While polls early in the year showed Obama trailing Clinton and former Sen. John Edwards in South Carolina, a McClatchy-MSNBC poll released Sunday put him in a statistical tie for the lead with the Clinton. The New York senator had 28 percent and Obama 25 percent among likely Democratic primary voters. A key factor has been a swing to Obama among the state's African-Americans, whom the poll showed support the Illinois senator 37 percent versus 21 percent for Clinton.
On Sunday, Winfrey and Obama delivered messages rich with references to faith, historical moment and the possibilities ahead, in effect urging the crowd to set aside doubts.
"Disappointment doesn't have to be normal anymore," Winfrey said.
Winfrey described her own rise from birth in the segregated South of 1954 in Mississippi.
"Think about where you'd be in your life if you'd waited when people told you to," she said. "I wouldn't be where I am if I'd waited on the people who told me it can't be."
On a Sunday afternoon in which many people from this Bible Belt state came to the rally after church services, Winfrey opened by speaking of the "amazing grace" that brought her to the stage and would permit Obama "to be the next president of the United States."
For the day at least, many in the crowd felt that same confidence, bringing along children and grandchildren to share the moment and cameras to record Obama's visit for posterity.
"It's history in the making," said Laverne Worthy, 35, a training coordinator for an investment bank in Charlotte, N.C.
"He is half-white and half-black, and he is going to be our first African-American president," said Worthy, who was with her 10-year-old son, Justin.
The crowd began lining up for seats before 6 a.m. for a 2:30 p.m. rally, though many said Winfrey was at least as important a draw. Several supporters said Winfrey's endorsement had helped them sort through conflicting opinions about which candidate to back, and others said she had solidified their feelings that Obama was the right choice.
"She has not let anyone down yet. The doubt is gone," said Queenie Glover, 62, a nurse from Aiken, S.C., who said she had been inclined toward Clinton until four days ago when she heard of Winfrey's unhedged endorsement.
The scene later Sunday in Manchester, N.H., was far different.
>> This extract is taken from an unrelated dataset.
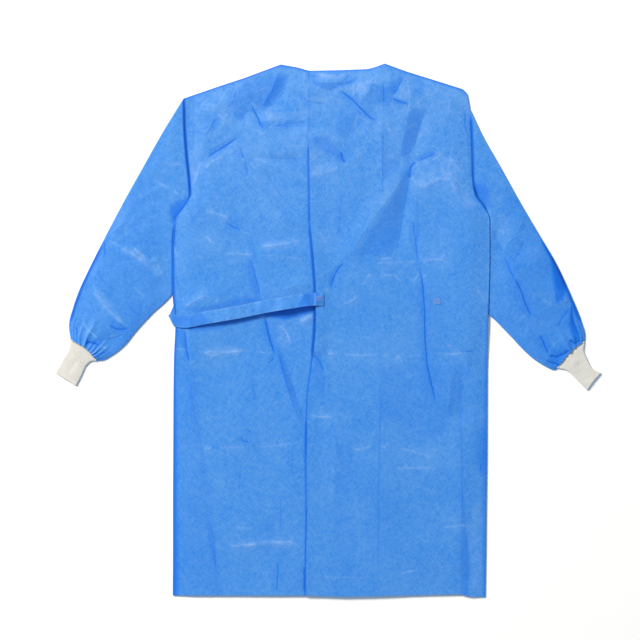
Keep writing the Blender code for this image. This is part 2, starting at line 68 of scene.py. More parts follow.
Section = namedtuple("Section", "y left_edge left_seam opening underlap right_seam right_edge")
BODY = [
    Section(524, -325, -319, -42, 128, 311, 317),
    Section(468, -324, -318, -43, 122, 317.5, 323.5),
    Section(395, -319, -313, -45, 120, 320.3, 326.3),
    Section(339, -313, -307, -44, 120, 322, 328),
    Section(304, -311, -305, -43, 120, 329.5, 335.5),
    Section(278, -327, -321, -43, 120, 347, 353),
    Section(250, -345, -339, -42, 120, 358, 364),
    Section(160, -350.5, -344, -34, 120, 359, 364),
    Section(80, -349.5, -333, -29, 120, 356, 362),
    Section(10, -343.5, -325, -30, 120, 350, 360),
    Section(-60, -346.5, -315, -36, 120, 325, 359),
    Section(-160, -348, -301, -48, 120, 312, 358.5),
    Section(-280, -348.5, -284, -50, 120, 306, 358),
    Section(-400, -349, -274, -49, 120, 309, 356.5),
    Section(-500, -349, -257, -51, 120, 317, 355.5),
    Section(-597, -349.5, -248, -52, 120, 318, 354),
]

NECK_LEFT = (-107, 600.5)
NECK_RIGHT = (128, 602.5)
TOP_EDGE = [
    (-325, 524), (-242, 552.5), (-190, 569.5), NECK_LEFT, (-70, 594), (-42, 586), (27, 587.5),
    (92, 590), (111, 596), NECK_RIGHT, (176, 585), (245, 563.5), (305, 544.5), (315, 534),
    (321, 499),
]
HEM_EDGE = [
    (-351, -598.5), (-52, -598.5), (40, -601.5), (200, -598), (298, -595.5), (320, -601.5),
    (355, -602.1),
]

# Broad folds, as in the solids: soft ridges, or hollows where the height is negative
# Each height and reach is the step nearest to one from a least-squares fit that was scaled and
# rounded first.
FAINT, MIDDLING, DEEP = 0.6, 1.0, 1.5
NARROW, BROAD = 25, 40
Fold = namedtuple("Fold", "start end height reach")
FOLDS = [
    Fold((-95, 575), (-145, 505), -DEEP, NARROW),
    Fold((-185, 550), (-195, 480), -MIDDLING, BROAD),
    Fold((-225, 555), (-255, 500), FAINT, NARROW),
    Fold((-210, 430), (-275, 385), -FAINT, NARROW),
    Fold((-200, 430), (-180, 345), FAINT, NARROW),
    Fold((-140, 500), (-60, 470), -MIDDLING, BROAD),
    Fold((-120, 415), (-50, 415), MIDDLING, NARROW),
    Fold((-35, 450), (25, 445), FAINT, BROAD),
    Fold((20, 545), (110, 475), -MIDDLING, NARROW),
    Fold((90, 560), (80, 515), MIDDLING, NARROW),
    Fold((183, 505), (165, 400), MIDDLING, NARROW),
    Fold((215, 495), (190, 400), -DEEP, BROAD),
    Fold((165, 350), (55, 180), DEEP, NARROW),
    Fold((175, 330), (155, 190), -DEEP, NARROW),
    Fold((205, 330), (285, 340), MIDDLING, BROAD),
    Fold((290, 305), (325, 285), MIDDLING, BROAD),
    Fold((-145, 200), (-55, 210), -FAINT, NARROW),
    Fold((-145, 175), (-40, 180), FAINT, NARROW),
    Fold((-180, 160), (-155, 75), -FAINT, NARROW),
    Fold((-325, 50), (-255, 80), DEEP, NARROW),
    Fold((-280, 235), (-200, 210), -MIDDLING, BROAD),
    Fold((-105, -50), (-60, -190), FAINT, BROAD),
    Fold((-25, -50), (-10, -160), FAINT, NARROW),
    Fold((300, -230), (305, -520), FAINT, NARROW),
    Fold((217, 90), (225, -90), FAINT, BROAD),
    Fold((15, -190), (10, -430), FAINT, BROAD),
    Fold((325, -400), (315, -590), -FAINT, NARROW),
]
FOLD_FADE = 45.0
# How much of a crease's mark is a soft pale band, a soft band of painted shade, a wide one,
# and a fine line
SOFT_MARK, SOFT_SHADE, HALO, FINE_MARK = 0.4, 0.15, 0.15, 0.8
SOFT_SHARE = 0.3  # the soft band is this share of the crease's own slope wide
SOFT_LEAST, SOFT_MOST = 2, 7  # and no less or more than this
HALO_REACH = 18  # the wide band's width
LINE_GAP = 7.0  # the fine line's looks are given out to this distance from it
LINE_FADES = 4  # and fade from this one on
END_FADE = 0.2  # a crease dies out over this share of its length at each end
END_WIDTH = 0.4  # and narrows there to this share of its width
CREST_FALL = 1.5  # the power by which a crease's height falls off
LOOKS_REACH = 36.0  # the least distance from a crease that is worked out
# The shaded bottom of a groove is painted shade
CREST_MARK = 0.04  # how much a crest of 1 mm is rubbed pale, and the bottom of a groove shaded
PINCH = 0.15  # how far a crest of 1 mm is pinched up on its line
# Painted shade along the back's top edge, and along its sides low down
EDGE_SHADE, SIDE_SHADE = 0.3, 0.15
PUFF = 2.25  # the air under the back's middle
SWELL_HEIGHT = 0.25  # and its slow waves, whose lengths run from the shortest to the longest
SWELL_SEED, SWELL_SHORTEST, SWELL_LONGEST, SWELL_WAVES = 11, 140, 320, 12
CRUMPLE_SEED, CRUMPLE_SIZE = 21, 26
CRUMPLE_LEAST, CRUMPLE_AT_CHEST = 0.04, 0.1  # height of the crumples, and what the chest adds
CHEST_FROM, CHEST_TO = -40, 260
EDGE_SHADE_REACH = 4.0
SIDE_SHADE_BELOW = 60
RIM_FADE = 12  # fine creases die out over this distance from any edge
LEAST_RELIEF = -1.0
# Painted light, paler towards the neck, and more fine crinkles there, rise between these heights
PAINTED_LIGHT_AND_CRINKLING_FROM, PAINTED_LIGHT_AND_CRINKLING_TO = 100, 560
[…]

Obama and Winfrey attracted an overwhelming crowd for a presidential campaign event in the state -- at least 6,000 people inside the Verizon Wireless Arena -- but the venue holds more than 11,000. The campaign had distributed about 10,000 tickets in advance.
Curiosity brings them out
For many New Hampshire voters in the predominantly female crowd, it was curiosity that drew them rather than an ardent passion for the Illinois senator or even the queen of daytime television.
Barbara Levesque and Alexis Jackson drove for more than an hour to hear Obama after listening to Clinton on Thursday.
"I guess I'm coming here to see if there is any substance compared to Hillary," said Levesque, an independent voter who works as a forester.
Jackson, a Democrat, said she wanted to see "the circus atmosphere of having Oprah" here.
Geno Dempsey and his son, Jordan, 15, have not seen any other candidate speak this year, but the idea of catching Obama piqued their curiosity.
"We wanted the opportunity to experience this," said Dempsey, an independent voter who has yet to make up his mind.
To these voters, Winfrey and Obama seemed to repeatedly draw critical contrasts with Hillary Clinton and her husband, former President Bill Clinton.
"The amount of time a person spends in Washington means nothing unless that person is accountable for the judgments they made with the time they had," Winfrey said. "It's time for a president who has good judgment. We need Barack Obama."